Work to be completed:
Reproduce the entries shown below only from the line with "Continue the FreeCAD" down to the line with "return LOCK_X + side, LOCK_Z - side", keeping both end lines and copying each one exactly.

Records to process:
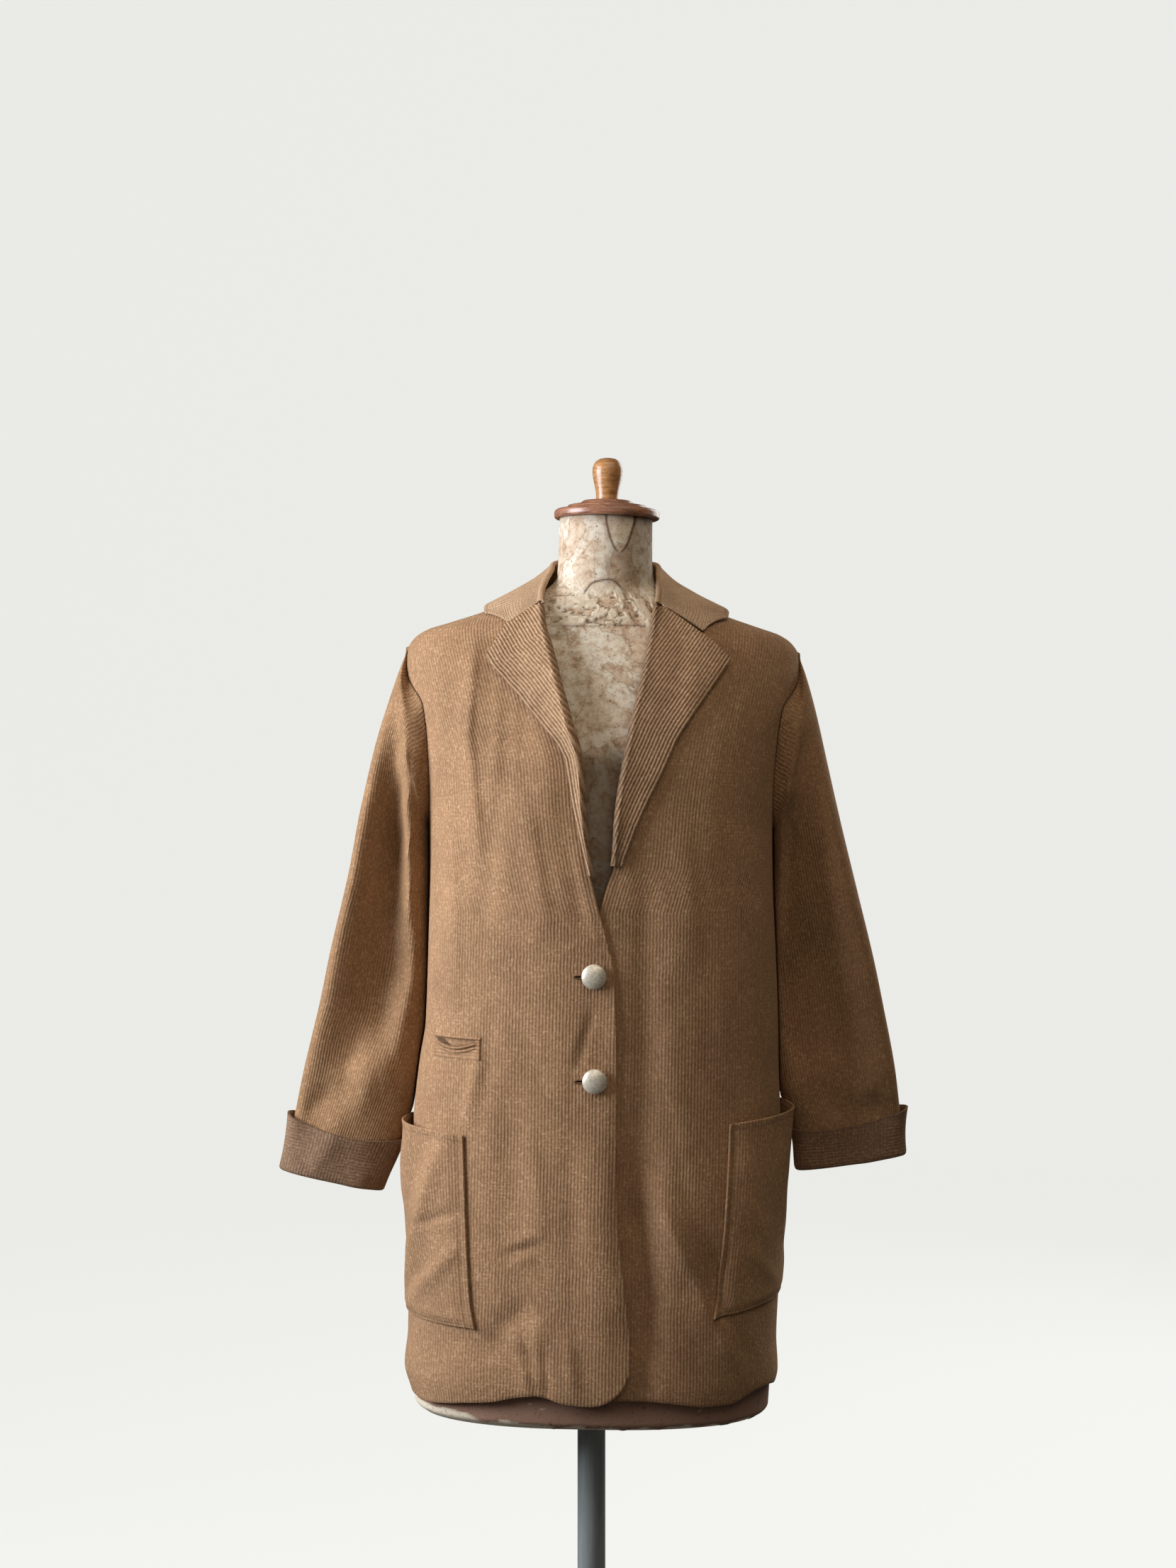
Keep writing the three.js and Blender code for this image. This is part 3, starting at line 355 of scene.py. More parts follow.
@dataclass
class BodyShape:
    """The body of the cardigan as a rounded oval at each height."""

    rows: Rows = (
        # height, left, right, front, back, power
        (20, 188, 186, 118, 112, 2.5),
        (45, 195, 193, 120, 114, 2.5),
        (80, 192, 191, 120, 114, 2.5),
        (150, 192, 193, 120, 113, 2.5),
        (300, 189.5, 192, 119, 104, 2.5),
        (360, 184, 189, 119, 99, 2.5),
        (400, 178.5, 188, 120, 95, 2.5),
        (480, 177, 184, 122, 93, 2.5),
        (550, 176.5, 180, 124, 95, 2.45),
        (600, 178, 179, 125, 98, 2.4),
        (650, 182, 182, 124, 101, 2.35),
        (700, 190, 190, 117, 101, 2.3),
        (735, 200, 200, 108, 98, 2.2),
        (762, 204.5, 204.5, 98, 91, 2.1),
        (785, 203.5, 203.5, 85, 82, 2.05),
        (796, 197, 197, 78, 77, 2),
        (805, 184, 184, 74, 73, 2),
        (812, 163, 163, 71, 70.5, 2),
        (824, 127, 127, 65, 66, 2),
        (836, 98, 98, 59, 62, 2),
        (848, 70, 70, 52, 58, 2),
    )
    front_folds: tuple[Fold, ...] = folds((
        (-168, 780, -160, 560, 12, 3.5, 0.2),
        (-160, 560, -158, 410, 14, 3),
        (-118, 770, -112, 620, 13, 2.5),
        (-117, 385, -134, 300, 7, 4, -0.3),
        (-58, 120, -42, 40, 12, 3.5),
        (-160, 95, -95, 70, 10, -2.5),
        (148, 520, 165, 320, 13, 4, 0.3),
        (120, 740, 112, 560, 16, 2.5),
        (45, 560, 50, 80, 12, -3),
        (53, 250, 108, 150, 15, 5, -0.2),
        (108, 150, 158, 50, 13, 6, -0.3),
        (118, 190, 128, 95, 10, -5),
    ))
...
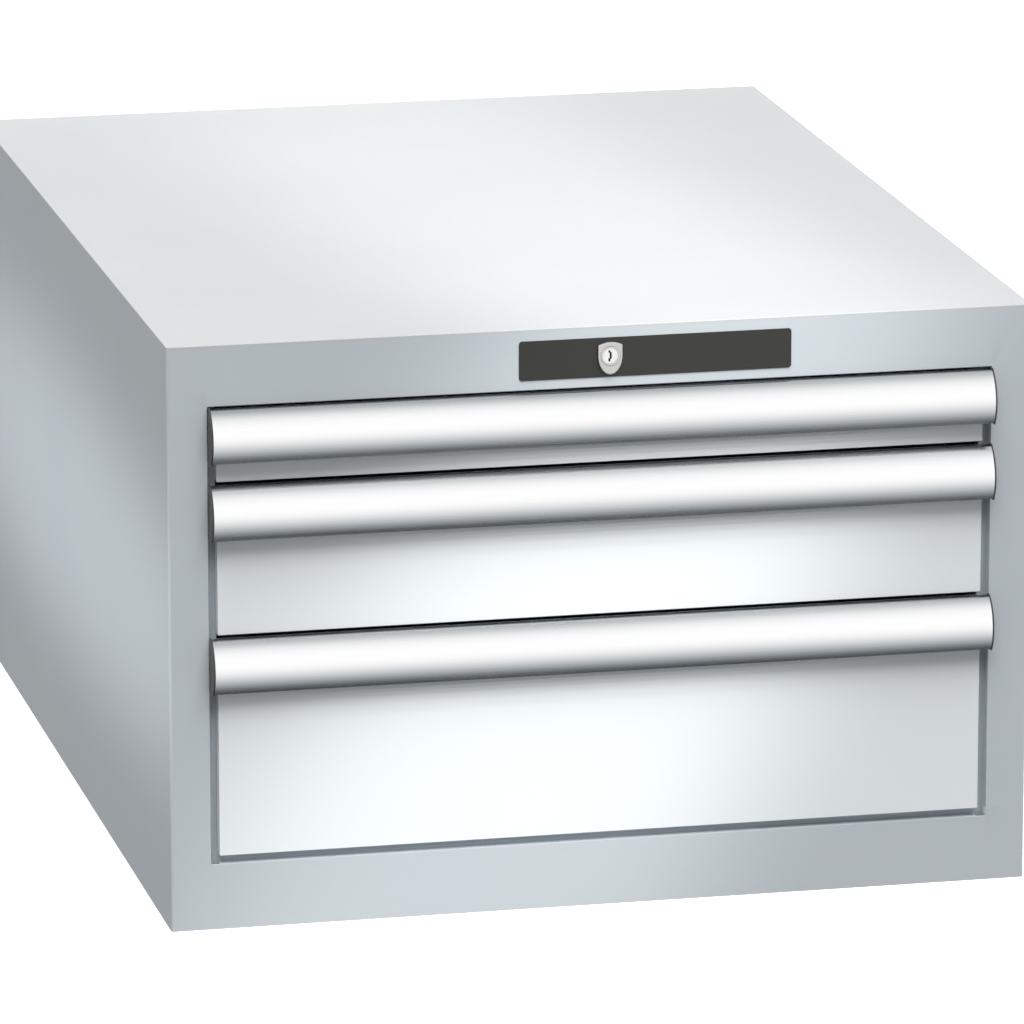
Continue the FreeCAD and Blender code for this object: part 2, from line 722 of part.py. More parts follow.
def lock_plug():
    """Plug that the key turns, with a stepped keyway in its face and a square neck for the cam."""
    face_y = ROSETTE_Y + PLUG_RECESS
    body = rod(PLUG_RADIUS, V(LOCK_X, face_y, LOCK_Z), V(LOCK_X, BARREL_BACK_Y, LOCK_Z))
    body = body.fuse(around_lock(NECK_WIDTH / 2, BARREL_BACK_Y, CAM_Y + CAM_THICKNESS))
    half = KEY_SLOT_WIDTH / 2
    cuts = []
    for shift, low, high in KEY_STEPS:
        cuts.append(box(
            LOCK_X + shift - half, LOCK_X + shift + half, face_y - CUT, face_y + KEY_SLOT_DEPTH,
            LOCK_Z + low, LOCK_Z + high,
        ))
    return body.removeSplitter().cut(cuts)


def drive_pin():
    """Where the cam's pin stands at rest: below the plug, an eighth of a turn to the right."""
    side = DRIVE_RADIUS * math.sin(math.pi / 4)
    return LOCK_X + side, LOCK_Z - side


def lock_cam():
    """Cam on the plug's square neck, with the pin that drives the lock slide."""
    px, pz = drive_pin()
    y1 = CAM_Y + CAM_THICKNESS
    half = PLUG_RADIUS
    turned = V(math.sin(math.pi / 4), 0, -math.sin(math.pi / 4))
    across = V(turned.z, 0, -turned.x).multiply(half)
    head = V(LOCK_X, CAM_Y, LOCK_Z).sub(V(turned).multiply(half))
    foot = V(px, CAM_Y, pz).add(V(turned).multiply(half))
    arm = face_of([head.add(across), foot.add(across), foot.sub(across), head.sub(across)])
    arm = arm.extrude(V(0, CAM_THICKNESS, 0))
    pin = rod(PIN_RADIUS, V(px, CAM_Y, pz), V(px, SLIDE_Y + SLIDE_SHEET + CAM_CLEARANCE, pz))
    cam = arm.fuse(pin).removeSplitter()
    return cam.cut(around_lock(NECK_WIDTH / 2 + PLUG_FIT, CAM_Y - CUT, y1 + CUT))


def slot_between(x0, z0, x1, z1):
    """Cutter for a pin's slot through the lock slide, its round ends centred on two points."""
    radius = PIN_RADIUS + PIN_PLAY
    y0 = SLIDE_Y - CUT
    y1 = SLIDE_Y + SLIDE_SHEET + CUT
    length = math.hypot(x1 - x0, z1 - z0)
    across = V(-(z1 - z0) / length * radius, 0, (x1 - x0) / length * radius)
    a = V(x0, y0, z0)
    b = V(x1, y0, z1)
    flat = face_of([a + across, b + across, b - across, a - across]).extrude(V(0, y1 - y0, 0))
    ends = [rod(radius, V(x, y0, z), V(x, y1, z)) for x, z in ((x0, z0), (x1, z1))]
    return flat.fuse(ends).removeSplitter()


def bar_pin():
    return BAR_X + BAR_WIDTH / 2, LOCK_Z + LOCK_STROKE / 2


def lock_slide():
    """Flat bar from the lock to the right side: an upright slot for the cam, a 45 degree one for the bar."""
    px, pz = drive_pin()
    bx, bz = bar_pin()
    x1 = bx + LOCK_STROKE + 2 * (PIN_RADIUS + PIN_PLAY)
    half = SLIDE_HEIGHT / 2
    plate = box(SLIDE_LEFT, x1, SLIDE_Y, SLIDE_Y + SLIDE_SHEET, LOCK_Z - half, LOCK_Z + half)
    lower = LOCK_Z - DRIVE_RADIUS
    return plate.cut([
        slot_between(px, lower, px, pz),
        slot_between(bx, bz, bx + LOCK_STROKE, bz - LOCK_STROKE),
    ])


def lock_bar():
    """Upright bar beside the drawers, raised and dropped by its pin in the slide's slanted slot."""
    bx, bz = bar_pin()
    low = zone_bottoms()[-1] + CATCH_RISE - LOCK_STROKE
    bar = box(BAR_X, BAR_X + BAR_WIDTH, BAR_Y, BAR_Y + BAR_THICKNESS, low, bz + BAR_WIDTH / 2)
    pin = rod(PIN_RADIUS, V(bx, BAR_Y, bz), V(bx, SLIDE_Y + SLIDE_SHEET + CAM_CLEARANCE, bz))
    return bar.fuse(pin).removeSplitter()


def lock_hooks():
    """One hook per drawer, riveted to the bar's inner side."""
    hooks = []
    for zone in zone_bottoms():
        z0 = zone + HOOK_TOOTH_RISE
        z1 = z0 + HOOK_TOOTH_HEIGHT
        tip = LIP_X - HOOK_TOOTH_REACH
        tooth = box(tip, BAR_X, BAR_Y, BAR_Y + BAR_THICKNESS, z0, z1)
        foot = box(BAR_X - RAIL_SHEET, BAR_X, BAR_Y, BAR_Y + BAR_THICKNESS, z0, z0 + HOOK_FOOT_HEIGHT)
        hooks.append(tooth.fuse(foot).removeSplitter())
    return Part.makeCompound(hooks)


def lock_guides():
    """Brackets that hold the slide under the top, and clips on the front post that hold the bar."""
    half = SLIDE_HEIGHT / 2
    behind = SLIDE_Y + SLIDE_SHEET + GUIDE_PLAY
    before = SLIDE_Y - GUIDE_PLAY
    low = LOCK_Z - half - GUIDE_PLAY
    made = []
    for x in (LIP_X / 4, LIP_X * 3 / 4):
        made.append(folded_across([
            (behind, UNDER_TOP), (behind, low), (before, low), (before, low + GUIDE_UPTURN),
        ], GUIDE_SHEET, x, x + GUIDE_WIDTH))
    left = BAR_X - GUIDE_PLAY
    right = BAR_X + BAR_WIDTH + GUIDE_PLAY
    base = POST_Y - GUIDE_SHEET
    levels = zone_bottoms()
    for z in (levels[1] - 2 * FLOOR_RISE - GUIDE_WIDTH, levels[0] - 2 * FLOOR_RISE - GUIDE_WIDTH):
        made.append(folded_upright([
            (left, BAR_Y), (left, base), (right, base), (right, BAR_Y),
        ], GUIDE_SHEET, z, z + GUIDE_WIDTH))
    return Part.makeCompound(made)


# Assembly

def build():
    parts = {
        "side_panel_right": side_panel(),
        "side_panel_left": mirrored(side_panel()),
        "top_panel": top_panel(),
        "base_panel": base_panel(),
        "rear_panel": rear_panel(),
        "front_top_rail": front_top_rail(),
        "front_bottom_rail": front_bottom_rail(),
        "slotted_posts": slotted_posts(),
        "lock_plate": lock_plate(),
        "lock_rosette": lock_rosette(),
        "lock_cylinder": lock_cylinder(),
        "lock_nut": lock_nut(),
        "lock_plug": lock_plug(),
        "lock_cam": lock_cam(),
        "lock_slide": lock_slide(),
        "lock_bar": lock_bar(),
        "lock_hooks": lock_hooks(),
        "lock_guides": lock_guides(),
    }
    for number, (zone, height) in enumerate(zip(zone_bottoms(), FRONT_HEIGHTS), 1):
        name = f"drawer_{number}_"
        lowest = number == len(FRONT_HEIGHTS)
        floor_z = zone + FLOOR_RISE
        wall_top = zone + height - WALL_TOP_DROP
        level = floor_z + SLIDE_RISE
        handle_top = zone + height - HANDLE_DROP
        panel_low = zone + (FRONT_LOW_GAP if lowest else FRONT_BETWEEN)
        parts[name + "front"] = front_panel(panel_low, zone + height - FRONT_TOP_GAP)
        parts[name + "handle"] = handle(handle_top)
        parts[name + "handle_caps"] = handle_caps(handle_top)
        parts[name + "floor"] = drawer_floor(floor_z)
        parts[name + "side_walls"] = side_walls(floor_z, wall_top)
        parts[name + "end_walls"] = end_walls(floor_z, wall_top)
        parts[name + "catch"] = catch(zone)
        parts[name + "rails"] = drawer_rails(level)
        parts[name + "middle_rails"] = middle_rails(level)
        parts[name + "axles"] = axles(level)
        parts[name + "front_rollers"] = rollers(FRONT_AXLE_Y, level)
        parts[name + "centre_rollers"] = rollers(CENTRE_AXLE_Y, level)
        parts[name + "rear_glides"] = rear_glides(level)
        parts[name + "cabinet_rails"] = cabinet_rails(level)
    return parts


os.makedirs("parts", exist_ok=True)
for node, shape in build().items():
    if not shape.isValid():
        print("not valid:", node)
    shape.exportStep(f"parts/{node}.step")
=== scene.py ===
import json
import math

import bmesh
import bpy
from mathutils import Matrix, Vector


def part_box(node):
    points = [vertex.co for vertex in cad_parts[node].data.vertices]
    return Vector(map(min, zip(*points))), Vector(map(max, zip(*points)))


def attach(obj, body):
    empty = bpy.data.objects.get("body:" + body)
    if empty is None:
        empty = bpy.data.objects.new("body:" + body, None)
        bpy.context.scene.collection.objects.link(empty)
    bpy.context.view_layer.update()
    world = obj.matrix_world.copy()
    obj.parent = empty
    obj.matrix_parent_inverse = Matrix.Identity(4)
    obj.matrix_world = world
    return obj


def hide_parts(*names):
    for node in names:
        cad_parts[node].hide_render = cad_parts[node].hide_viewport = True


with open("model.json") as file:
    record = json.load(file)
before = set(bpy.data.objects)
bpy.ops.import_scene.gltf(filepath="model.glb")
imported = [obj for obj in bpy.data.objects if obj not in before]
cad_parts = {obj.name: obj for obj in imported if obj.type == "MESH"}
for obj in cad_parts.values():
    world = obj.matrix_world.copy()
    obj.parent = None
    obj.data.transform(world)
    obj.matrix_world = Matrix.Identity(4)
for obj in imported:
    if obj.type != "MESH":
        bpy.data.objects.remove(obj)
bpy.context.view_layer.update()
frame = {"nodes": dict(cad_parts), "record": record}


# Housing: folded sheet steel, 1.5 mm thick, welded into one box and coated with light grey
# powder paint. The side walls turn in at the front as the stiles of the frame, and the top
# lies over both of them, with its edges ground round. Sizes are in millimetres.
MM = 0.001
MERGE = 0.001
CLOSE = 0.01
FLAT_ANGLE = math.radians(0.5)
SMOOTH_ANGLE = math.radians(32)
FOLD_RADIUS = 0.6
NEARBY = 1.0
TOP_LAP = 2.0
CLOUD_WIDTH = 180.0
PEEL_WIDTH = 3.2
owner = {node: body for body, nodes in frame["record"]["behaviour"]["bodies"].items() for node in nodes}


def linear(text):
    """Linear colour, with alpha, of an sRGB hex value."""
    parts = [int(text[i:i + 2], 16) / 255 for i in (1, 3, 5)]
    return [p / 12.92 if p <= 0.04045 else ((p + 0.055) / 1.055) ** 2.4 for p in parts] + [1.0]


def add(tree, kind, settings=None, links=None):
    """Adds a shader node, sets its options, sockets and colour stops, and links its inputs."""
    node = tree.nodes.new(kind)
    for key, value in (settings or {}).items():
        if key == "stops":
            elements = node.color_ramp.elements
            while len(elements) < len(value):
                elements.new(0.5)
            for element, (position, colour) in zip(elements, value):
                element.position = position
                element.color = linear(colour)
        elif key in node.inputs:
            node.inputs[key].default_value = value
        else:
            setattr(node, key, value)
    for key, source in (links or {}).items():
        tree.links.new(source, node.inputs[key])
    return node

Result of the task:
Continue the FreeCAD and Blender code for this object: part 2, from line 722 of part.py. More parts follow.
def lock_plug():
    """Plug that the key turns, with a stepped keyway in its face and a square neck for the cam."""
    face_y = ROSETTE_Y + PLUG_RECESS
    body = rod(PLUG_RADIUS, V(LOCK_X, face_y, LOCK_Z), V(LOCK_X, BARREL_BACK_Y, LOCK_Z))
    body = body.fuse(around_lock(NECK_WIDTH / 2, BARREL_BACK_Y, CAM_Y + CAM_THICKNESS))
    half = KEY_SLOT_WIDTH / 2
    cuts = []
    for shift, low, high in KEY_STEPS:
        cuts.append(box(
            LOCK_X + shift - half, LOCK_X + shift + half, face_y - CUT, face_y + KEY_SLOT_DEPTH,
            LOCK_Z + low, LOCK_Z + high,
        ))
    return body.removeSplitter().cut(cuts)


def drive_pin():
    """Where the cam's pin stands at rest: below the plug, an eighth of a turn to the right."""
    side = DRIVE_RADIUS * math.sin(math.pi / 4)
    return LOCK_X + side, LOCK_Z - side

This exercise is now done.